Back in the day, of course, the Abbasids and the Ummayids were all up in Europe's shit, their flourishing, cosmopolitan culture having figured that it might as well camp out in Iberia for five hundred years. If Hitch had been alive in those days of yore, he'd have been lining up to praise Charles Martel, defender of barbarous medieval Christianity against the liberating armies of the educated East.

John McFlames

It appears that Chris Matthews, the prolix terrier behind the desk of the pornographically titled Hardball, said that John McCain is "kind of a Martin Luther." Oh, you mean he's a zealot and an anti-Semite? Yes? No?

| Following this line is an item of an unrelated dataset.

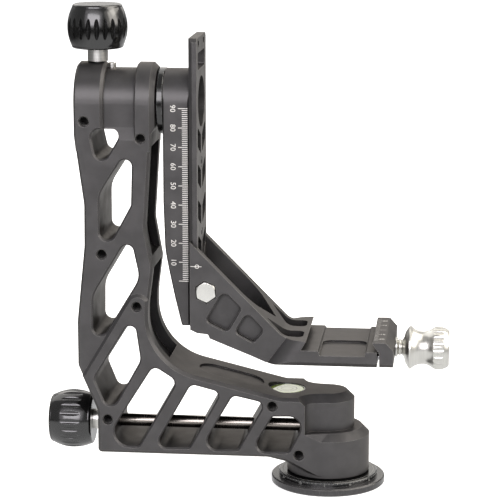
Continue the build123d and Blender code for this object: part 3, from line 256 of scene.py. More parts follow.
class Graph:
    """A material's node tree with short calls to add and link nodes."""

    BEVEL_SAMPLES = 6
    SHELTER_SAMPLES = 4
    EDGE_SPAN: Span = (0.975, 0.82)
    FIRST_COLOUR, SECOND_COLOUR, MIXED_COLOUR = 6, 7, 2

    def __init__(self, name: str) -> None:
        """Start a material with one surface shader.

        Args:
            name: The material's name.
        """
        self.material = bpy.data.materials.new(name)
        self.material.use_nodes = True
        self.tree = self.material.node_tree
        self.tree.nodes.clear()
        self.output = self.add("ShaderNodeOutputMaterial")
        self.surface = self.add("ShaderNodeBsdfPrincipled")
        self.link(self.surface.outputs["BSDF"], self.output.inputs["Surface"])

    def add(self, kind: str, **settings: object) -> bpy.types.Node:
        """Add a node and set its properties.

        Args:
            kind: Blender's node type.
            **settings: Properties of the node.

        Returns:
            The new node.
        """
        node = self.tree.nodes.new(kind)
        for key, value in settings.items():
            setattr(node, key, value)
        return node

    def link(self, source: bpy.types.NodeSocket, target: bpy.types.NodeSocket) -> None:
        """Link two sockets."""
        self.tree.links.new(source, target)

    def set(self, **values: object) -> None:
        """Set sockets of the surface shader, written with underscores for spaces."""
        for key, value in values.items():
            self.surface.inputs[key.replace("_", " ")].default_value = value

    def drive(self, **sources: bpy.types.NodeSocket) -> None:
        """Link patterns to sockets of the surface shader, written with underscores."""
        for key, source in sources.items():
            self.link(source, self.surface.inputs[key.replace("_", " ")])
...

Martin Luther looked at the gorgeous absurdity that was Renaissance Catholicism and thought to himself, "You know, what this really needs is an injection of dourness," and then he set about trying to out-Ferdinand Ferdinand on the question of the Jews. I am firmly convinced that had their never been a Reformation, we would have attained to a glorious, renewed Paganism centuries ago. Plenary indulgences, for instance, were positively Babylonian. High theater became the dull meeting house, and all the pomp and faggotry of men in costume and boy choirs and incense and trilled Latin Rs faded into bad congregational hymning. Yes, it is true that we got Bach out of the deal, but we also got John Calvin, who haunts America in particular to this day.

Personally, I'd describe John McCain as a kind of wannabe Tamerlane.